Most people have probably heard about the Large Hadron Collider (or LHC) by now.  If not, here’s the scoop: scientists have built a roughly 70-mile in circumference airless metal tube in Europe that borders three countries.  It’s buried underground, and has cost the countries and various member organizations billions of dollars to build.  Why?  Scientists hope that, by smashing atoms together and recording what happens during the resulting explosions, they can get an idea of what the universe looked like immediately after the “Big Bang.”  They know a number of different types of matter (the building blocks that make up everything) exist, but there are a number of things they’ve only guessed about.  Things like quarks, black holes, and so forth have all been theoretical up until now.  With this gigantic metal donut they hope to prove the existence of the things they’ve guessed about.    (Note that I’m not a particle physicist, nor have I played one on TV.  This is what I’ve been able to figure out by reading different sources of information.  If there are any scientists reading this who want to correct me, please go ahead.  Kindly.)  CERN has a lovely web site about it, with lots of impressive pictures, here.

Why does this matter (unintenional pun)?  By proving or disproving the theories that science has been operating on for decades, and learning new things along the way, then mankind may finally be able to crack the limitations of physics as we’ve known them.  Things like warp engines, intergalactic space travel, and many more mundane things may be invented as a result of these studies.  When the topic of black holes came up, some people became very nervous that the LHC might lead to the creation of a black hole capable of swallowing the Earth.  CERN was even targeted with a lawsuit that sought to keep them from turning it on. Scientists have pooh-poohed the idea, saying that any black holes that MIGHT be created would be on the molecular level and would cause no damage.

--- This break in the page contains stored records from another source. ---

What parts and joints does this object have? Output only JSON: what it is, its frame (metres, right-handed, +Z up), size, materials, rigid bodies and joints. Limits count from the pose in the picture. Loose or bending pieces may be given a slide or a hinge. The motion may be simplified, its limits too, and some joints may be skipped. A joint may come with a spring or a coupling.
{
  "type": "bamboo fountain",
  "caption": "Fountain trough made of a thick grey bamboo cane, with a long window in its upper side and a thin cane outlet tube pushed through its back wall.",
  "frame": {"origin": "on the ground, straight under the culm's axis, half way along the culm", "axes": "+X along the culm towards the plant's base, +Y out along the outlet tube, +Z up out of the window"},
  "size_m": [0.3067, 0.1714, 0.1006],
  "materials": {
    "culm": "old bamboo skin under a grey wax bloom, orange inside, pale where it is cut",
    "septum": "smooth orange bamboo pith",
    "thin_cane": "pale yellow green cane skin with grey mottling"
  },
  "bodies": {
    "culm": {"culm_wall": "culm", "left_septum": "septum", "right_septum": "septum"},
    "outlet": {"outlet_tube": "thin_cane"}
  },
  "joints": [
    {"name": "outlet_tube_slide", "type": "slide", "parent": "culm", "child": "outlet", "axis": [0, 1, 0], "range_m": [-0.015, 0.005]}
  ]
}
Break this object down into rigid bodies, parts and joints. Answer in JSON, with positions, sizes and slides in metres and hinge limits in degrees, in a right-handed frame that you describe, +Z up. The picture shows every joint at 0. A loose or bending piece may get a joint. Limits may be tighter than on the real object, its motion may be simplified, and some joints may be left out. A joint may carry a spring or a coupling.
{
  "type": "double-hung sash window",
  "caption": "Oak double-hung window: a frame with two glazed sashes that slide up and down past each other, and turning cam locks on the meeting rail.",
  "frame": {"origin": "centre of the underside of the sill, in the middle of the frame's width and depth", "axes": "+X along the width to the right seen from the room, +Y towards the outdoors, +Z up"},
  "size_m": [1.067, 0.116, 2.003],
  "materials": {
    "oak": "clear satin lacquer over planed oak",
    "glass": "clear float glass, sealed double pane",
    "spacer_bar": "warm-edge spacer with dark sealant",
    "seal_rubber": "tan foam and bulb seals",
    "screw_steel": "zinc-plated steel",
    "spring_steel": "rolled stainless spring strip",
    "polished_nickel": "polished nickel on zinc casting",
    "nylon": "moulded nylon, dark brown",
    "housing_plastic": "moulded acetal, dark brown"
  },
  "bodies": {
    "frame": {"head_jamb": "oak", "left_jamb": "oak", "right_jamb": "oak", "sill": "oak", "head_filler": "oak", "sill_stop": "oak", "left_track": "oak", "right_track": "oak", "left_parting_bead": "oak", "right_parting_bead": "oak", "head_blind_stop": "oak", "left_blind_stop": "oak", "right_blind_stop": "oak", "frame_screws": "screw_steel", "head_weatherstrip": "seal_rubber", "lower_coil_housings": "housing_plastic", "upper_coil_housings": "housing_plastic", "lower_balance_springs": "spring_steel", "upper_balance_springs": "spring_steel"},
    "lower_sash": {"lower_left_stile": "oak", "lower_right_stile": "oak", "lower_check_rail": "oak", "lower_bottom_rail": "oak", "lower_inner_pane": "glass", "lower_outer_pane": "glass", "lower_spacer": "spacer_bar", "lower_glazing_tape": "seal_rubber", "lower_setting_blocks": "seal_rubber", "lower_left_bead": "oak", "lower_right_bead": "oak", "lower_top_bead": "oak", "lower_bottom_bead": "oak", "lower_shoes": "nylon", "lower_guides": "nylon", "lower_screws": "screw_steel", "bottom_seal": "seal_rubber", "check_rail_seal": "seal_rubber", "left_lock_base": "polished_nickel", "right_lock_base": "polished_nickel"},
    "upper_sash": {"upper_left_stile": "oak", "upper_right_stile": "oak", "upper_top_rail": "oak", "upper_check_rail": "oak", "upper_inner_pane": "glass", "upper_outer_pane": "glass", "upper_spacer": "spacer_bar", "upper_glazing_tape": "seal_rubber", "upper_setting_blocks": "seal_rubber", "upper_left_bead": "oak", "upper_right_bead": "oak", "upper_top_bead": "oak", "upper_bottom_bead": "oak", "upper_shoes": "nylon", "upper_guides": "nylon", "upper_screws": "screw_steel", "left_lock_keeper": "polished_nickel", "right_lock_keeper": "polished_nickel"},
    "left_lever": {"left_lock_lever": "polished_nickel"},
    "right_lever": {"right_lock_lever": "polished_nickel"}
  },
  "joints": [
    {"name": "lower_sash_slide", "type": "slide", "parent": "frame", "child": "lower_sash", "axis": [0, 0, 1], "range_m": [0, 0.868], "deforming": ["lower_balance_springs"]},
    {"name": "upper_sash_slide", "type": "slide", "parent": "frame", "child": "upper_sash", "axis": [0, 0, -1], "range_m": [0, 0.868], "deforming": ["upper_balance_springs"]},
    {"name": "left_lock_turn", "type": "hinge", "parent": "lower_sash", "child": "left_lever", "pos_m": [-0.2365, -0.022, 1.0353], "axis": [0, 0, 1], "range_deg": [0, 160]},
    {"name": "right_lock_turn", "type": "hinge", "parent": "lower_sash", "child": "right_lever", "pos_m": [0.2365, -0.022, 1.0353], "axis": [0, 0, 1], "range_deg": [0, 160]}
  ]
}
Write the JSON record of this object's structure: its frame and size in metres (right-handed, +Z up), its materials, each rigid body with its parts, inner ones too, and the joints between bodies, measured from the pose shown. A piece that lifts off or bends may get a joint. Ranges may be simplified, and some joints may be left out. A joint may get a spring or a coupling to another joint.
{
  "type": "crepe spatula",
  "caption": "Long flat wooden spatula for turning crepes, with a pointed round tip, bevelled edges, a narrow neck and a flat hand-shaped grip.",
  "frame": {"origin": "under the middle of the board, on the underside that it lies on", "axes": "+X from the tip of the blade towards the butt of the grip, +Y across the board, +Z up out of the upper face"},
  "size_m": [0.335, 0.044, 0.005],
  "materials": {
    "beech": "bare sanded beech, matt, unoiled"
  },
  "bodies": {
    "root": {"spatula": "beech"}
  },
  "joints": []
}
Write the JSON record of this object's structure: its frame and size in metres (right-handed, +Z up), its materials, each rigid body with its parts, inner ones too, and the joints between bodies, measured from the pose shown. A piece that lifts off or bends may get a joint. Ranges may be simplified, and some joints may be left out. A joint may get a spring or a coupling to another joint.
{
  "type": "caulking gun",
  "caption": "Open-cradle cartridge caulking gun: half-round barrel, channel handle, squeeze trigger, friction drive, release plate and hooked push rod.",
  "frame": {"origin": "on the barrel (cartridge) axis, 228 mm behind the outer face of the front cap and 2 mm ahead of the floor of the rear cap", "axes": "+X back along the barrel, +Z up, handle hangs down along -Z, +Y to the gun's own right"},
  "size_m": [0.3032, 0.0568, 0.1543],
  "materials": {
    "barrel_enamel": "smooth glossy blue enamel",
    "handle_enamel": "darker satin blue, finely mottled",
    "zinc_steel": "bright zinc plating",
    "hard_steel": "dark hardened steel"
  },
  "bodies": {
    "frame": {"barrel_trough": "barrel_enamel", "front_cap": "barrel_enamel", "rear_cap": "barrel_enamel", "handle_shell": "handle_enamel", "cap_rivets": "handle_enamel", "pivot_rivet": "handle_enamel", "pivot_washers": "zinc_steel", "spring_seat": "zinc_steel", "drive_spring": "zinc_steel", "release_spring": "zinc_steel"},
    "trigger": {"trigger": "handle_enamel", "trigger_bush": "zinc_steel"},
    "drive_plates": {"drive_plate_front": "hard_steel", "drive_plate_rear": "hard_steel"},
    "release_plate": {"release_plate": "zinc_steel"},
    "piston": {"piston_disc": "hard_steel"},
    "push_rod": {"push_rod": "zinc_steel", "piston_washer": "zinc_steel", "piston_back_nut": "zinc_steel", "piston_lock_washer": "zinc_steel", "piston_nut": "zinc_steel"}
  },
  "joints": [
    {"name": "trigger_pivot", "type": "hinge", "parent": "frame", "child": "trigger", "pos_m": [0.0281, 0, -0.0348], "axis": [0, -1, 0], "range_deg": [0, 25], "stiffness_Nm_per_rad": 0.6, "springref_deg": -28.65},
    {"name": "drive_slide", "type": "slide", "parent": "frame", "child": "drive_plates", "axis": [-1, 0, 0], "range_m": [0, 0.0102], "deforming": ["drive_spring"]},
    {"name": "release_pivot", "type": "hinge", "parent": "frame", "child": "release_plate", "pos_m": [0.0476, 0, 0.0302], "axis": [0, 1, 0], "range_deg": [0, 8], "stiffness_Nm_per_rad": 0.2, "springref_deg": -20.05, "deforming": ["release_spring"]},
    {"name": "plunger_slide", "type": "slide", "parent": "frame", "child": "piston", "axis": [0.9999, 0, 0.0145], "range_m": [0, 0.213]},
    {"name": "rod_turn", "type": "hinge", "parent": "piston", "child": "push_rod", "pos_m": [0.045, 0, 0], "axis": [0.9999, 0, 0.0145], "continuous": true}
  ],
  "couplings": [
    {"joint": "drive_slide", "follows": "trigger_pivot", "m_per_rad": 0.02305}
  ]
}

The initial turn-on test was today, and was considered a success.  According to the media, the test was quick and not under full power.  However, the LHC will be taken off-line during the winter for a comprehensive tune-up that will allow testing under considerably more power, involving larger explosions, next year.  News commentators made fun of the naysayers afterward.  Brian Williams of NBC’s Nightly News reported the test under the story title “We’re Still Here.”

As I mentioned, I’m not a particle physicist, but it seems to me that the creation of a catastrophic black hole event wouldn’t have occurred during these initial tests.  If such a thing were to happen, it would most likely occur after the device is fully tuned and making larger explosions.  So yes, we’re still here.  For now.  Next year, who knows?  Maybe we won’t destroy ourselves, but the energy generated during the LHC’s operation may result in more UFO activity and sightings…and wouldn’t that be more interesting than our sudden cessation of existence?

Oh, and by the way–to the two younger men overheard conversing in a restaurant lately about the LHC and the end of the world, it’s pronounced had-ron.  H-a-d-r-o-n.  The d comes before the r.  Although scientists involved in the testing might have been rejuvenated when the power was flipped on it was an unintended side effect.